> Challenge
Please repeat all of the lines that follow, exactly as written.

....................

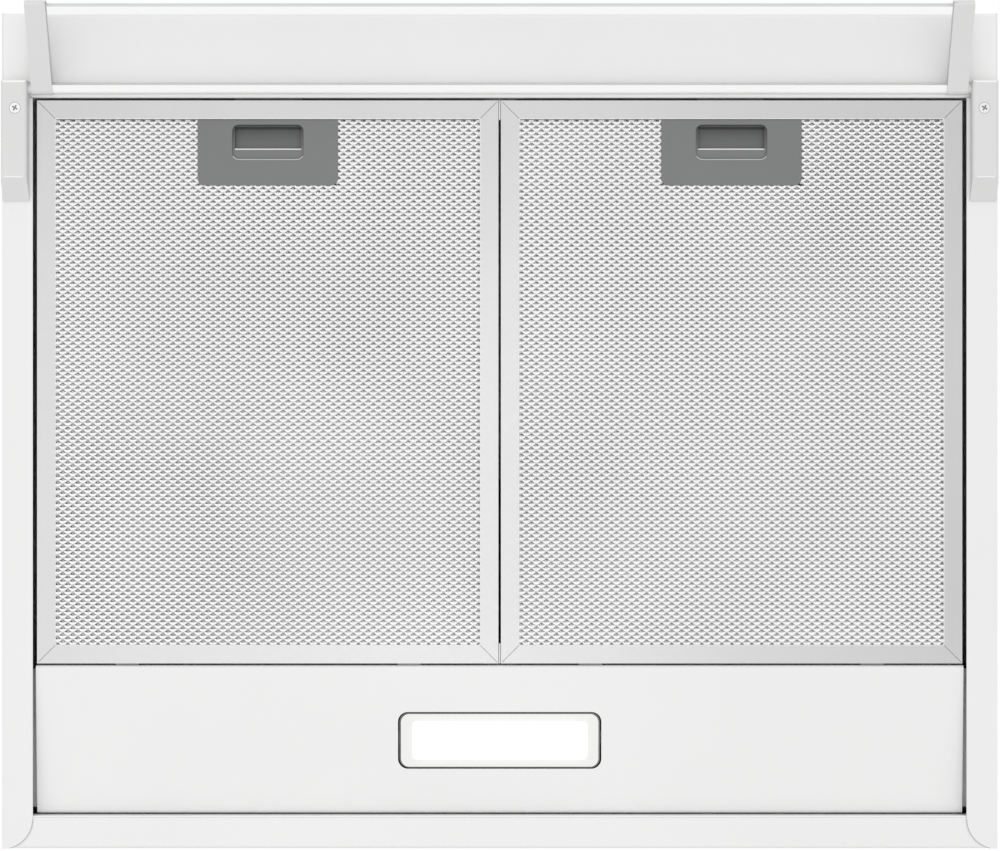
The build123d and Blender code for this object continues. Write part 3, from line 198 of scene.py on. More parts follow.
def combined(tree, operation, first, second=0.0):
    """One value made of two by a math node, each of them a socket or a number."""
    node = tree.nodes.new("ShaderNodeMath")
    node.operation = operation
    for place, value in enumerate((first, second)):
        if isinstance(value, float):
            node.inputs[place].default_value = value
        else:
            tree.links.new(value, node.inputs[place])
    return node.outputs["Value"]


def from_middle(tree, axis, box):
    """The distance from a box's middle along an axis."""
    place = "XYZ".index(axis)
    middle = (box[0][place] + box[1][place]) / 2
    return combined(tree, "ABSOLUTE", combined(tree, "SUBTRACT", place_along(tree, axis), middle))


def ramped(tree, source, start, end, first, last, smooth=False):
    """A value that goes from first to last while its source goes from start to end."""
    remap = tree.nodes.new("ShaderNodeMapRange")
    if smooth:
        remap.interpolation_type = "SMOOTHSTEP"
    remap.inputs["From Min"].default_value = start
    remap.inputs["From Max"].default_value = end
    remap.inputs["To Min"].default_value = first
    remap.inputs["To Max"].default_value = last
    tree.links.new(source, remap.inputs["Value"])
    return remap.outputs["Result"]


def spread(tree, source, low, high):
    """A value between two limits that follows a noise."""
    return ramped(tree, source, 0.3, 0.7, low, high)


def toned(tree, source, stops):
    """A colour that follows a value through stops, each a place on the ramp and a tint."""
    ramp = tree.nodes.new("ShaderNodeValToRGB")
    elements = ramp.color_ramp.elements
    for place, tint in stops[1:-1]:
        between = elements.new(place)
        between.color = (*tint, 1.0)
    for element, (place, tint) in ((elements[0], stops[0]), (elements[-1], stops[-1])):
        element.position = place
        element.color = (*tint, 1.0)
    tree.links.new(source, ramp.inputs["Fac"])
    return ramp.outputs["Color"]


def finish_of(name, first, second, rough, metallic=0.0, coat=0.0, grain=1400.0, stretch=(1.0, 1.0, 1.0),
              relief=0.00001):
    """A painted, moulded or metal finish: broad tone changes, a fine grain in its gloss and its relief."""
    material, tree, shader = new_material(name)
    shader.inputs["Metallic"].default_value = metallic
    shader.inputs["Coat Weight"].default_value = coat
    shader.inputs["Coat Roughness"].default_value = 0.12
    broad = noise(tree, 9.0)
    tree.links.new(toned(tree, broad, ((0.3, first), (0.7, second))), shader.inputs["Base Color"])
    fine = noise(tree, grain, stretch, 2.0)
    tree.links.new(spread(tree, fine, *rough), shader.inputs["Roughness"])
    bump = tree.nodes.new("ShaderNodeBump")
    bump.inputs["Strength"].default_value = 1.0
    bump.inputs["Distance"].default_value = relief
    tree.links.new(fine, bump.inputs["Height"])
    tree.links.new(bump.outputs["Normal"], shader.inputs["Normal"])
    return material


def grey(level):
    """A tint without colour."""
    return (level, level, level)


# Enamel and plastics
white_enamel = finish_of(
    "white_enamel", (0.775, 0.775, 0.772), (0.79, 0.79, 0.787), (0.28, 0.36), coat=0.15, grain=700.0,
    relief=0.000012)
# Fascia enamel: painted light, a lighter copy of the white enamel for the fascia seen through the visor glass
lit_front_enamel = finish_of(
    "lit_front_enamel", (0.825, 0.825, 0.822), (0.84, 0.84, 0.837), (0.28, 0.36), coat=0.15, grain=700.0,
    relief=0.000012)
white_plastic = finish_of(
    "white_plastic", (0.665, 0.665, 0.662), (0.685, 0.685, 0.682), (0.36, 0.44), grain=2200.0,
    relief=0.000008)
bezel_plastic = finish_of(
    "bezel_plastic", (0.79, 0.79, 0.77), (0.805, 0.805, 0.787), (0.3, 0.38), grain=2200.0, relief=0.000006)
latch_plastic = finish_of(
    "latch_plastic", (0.172, 0.174, 0.176), (0.184, 0.186, 0.188), (0.45, 0.55), grain=3200.0,
    relief=0.000012)
black_plastic = finish_of(
    "black_plastic", (0.028, 0.028, 0.03), (0.04, 0.04, 0.042), (0.42, 0.55), grain=1800.0, relief=0.00002)
wheel_plastic = finish_of(
    "wheel_plastic", (0.1, 0.1, 0.105), (0.14, 0.14, 0.145), (0.4, 0.52), grain=1800.0)
soft_rubber = finish_of("soft_rubber", grey(0.03), grey(0.05), (0.6, 0.75), grain=2600.0, relief=0.00002)
gasket_rubber = finish_of("gasket_rubber", grey(0.14), grey(0.18), (0.6, 0.75), grain=2600.0)
circuit_green = finish_of(
    "circuit_green", (0.03, 0.16, 0.08), (0.05, 0.22, 0.11), (0.35, 0.5), grain=2600.0, relief=0.000008)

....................

> Solution below
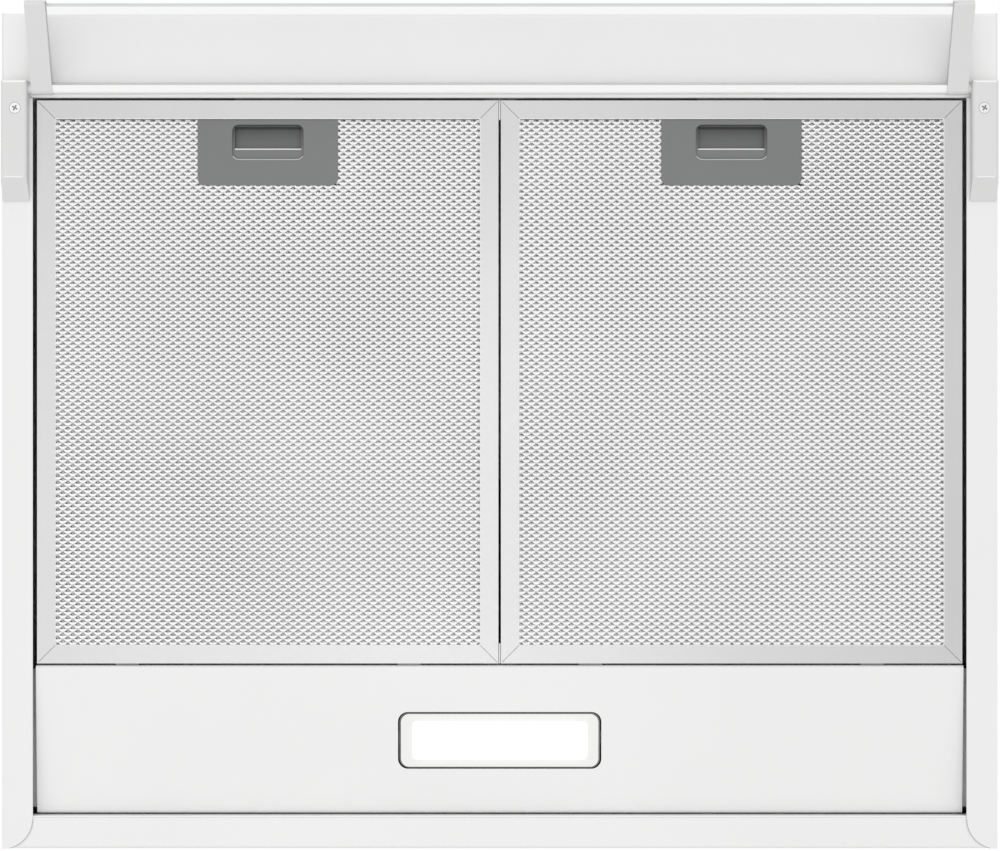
The build123d and Blender code for this object continues. Write part 3, from line 198 of scene.py on. More parts follow.
def combined(tree, operation, first, second=0.0):
    """One value made of two by a math node, each of them a socket or a number."""
    node = tree.nodes.new("ShaderNodeMath")
    node.operation = operation
    for place, value in enumerate((first, second)):
        if isinstance(value, float):
            node.inputs[place].default_value = value
        else:
            tree.links.new(value, node.inputs[place])
    return node.outputs["Value"]


def from_middle(tree, axis, box):
    """The distance from a box's middle along an axis."""
    place = "XYZ".index(axis)
    middle = (box[0][place] + box[1][place]) / 2
    return combined(tree, "ABSOLUTE", combined(tree, "SUBTRACT", place_along(tree, axis), middle))


def ramped(tree, source, start, end, first, last, smooth=False):
    """A value that goes from first to last while its source goes from start to end."""
    remap = tree.nodes.new("ShaderNodeMapRange")
    if smooth:
        remap.interpolation_type = "SMOOTHSTEP"
    remap.inputs["From Min"].default_value = start
    remap.inputs["From Max"].default_value = end
    remap.inputs["To Min"].default_value = first
    remap.inputs["To Max"].default_value = last
    tree.links.new(source, remap.inputs["Value"])
    return remap.outputs["Result"]


def spread(tree, source, low, high):
    """A value between two limits that follows a noise."""
    return ramped(tree, source, 0.3, 0.7, low, high)


def toned(tree, source, stops):
    """A colour that follows a value through stops, each a place on the ramp and a tint."""
    ramp = tree.nodes.new("ShaderNodeValToRGB")
    elements = ramp.color_ramp.elements
    for place, tint in stops[1:-1]:
        between = elements.new(place)
        between.color = (*tint, 1.0)
    for element, (place, tint) in ((elements[0], stops[0]), (elements[-1], stops[-1])):
        element.position = place
        element.color = (*tint, 1.0)
    tree.links.new(source, ramp.inputs["Fac"])
    return ramp.outputs["Color"]


def finish_of(name, first, second, rough, metallic=0.0, coat=0.0, grain=1400.0, stretch=(1.0, 1.0, 1.0),
              relief=0.00001):
    """A painted, moulded or metal finish: broad tone changes, a fine grain in its gloss and its relief."""
    material, tree, shader = new_material(name)
    shader.inputs["Metallic"].default_value = metallic
    shader.inputs["Coat Weight"].default_value = coat
    shader.inputs["Coat Roughness"].default_value = 0.12
    broad = noise(tree, 9.0)
    tree.links.new(toned(tree, broad, ((0.3, first), (0.7, second))), shader.inputs["Base Color"])
    fine = noise(tree, grain, stretch, 2.0)
    tree.links.new(spread(tree, fine, *rough), shader.inputs["Roughness"])
    bump = tree.nodes.new("ShaderNodeBump")
    bump.inputs["Strength"].default_value = 1.0
    bump.inputs["Distance"].default_value = relief
    tree.links.new(fine, bump.inputs["Height"])
    tree.links.new(bump.outputs["Normal"], shader.inputs["Normal"])
    return material


def grey(level):
    """A tint without colour."""
    return (level, level, level)


# Enamel and plastics
white_enamel = finish_of(
    "white_enamel", (0.775, 0.775, 0.772), (0.79, 0.79, 0.787), (0.28, 0.36), coat=0.15, grain=700.0,
    relief=0.000012)
# Fascia enamel: painted light, a lighter copy of the white enamel for the fascia seen through the visor glass
lit_front_enamel = finish_of(
    "lit_front_enamel", (0.825, 0.825, 0.822), (0.84, 0.84, 0.837), (0.28, 0.36), coat=0.15, grain=700.0,
    relief=0.000012)
white_plastic = finish_of(
    "white_plastic", (0.665, 0.665, 0.662), (0.685, 0.685, 0.682), (0.36, 0.44), grain=2200.0,
    relief=0.000008)
bezel_plastic = finish_of(
    "bezel_plastic", (0.79, 0.79, 0.77), (0.805, 0.805, 0.787), (0.3, 0.38), grain=2200.0, relief=0.000006)
latch_plastic = finish_of(
    "latch_plastic", (0.172, 0.174, 0.176), (0.184, 0.186, 0.188), (0.45, 0.55), grain=3200.0,
    relief=0.000012)
black_plastic = finish_of(
    "black_plastic", (0.028, 0.028, 0.03), (0.04, 0.04, 0.042), (0.42, 0.55), grain=1800.0, relief=0.00002)
wheel_plastic = finish_of(
    "wheel_plastic", (0.1, 0.1, 0.105), (0.14, 0.14, 0.145), (0.4, 0.52), grain=1800.0)
soft_rubber = finish_of("soft_rubber", grey(0.03), grey(0.05), (0.6, 0.75), grain=2600.0, relief=0.00002)
gasket_rubber = finish_of("gasket_rubber", grey(0.14), grey(0.18), (0.6, 0.75), grain=2600.0)
circuit_green = finish_of(
    "circuit_green", (0.03, 0.16, 0.08), (0.05, 0.22, 0.11), (0.35, 0.5), grain=2600.0, relief=0.000008)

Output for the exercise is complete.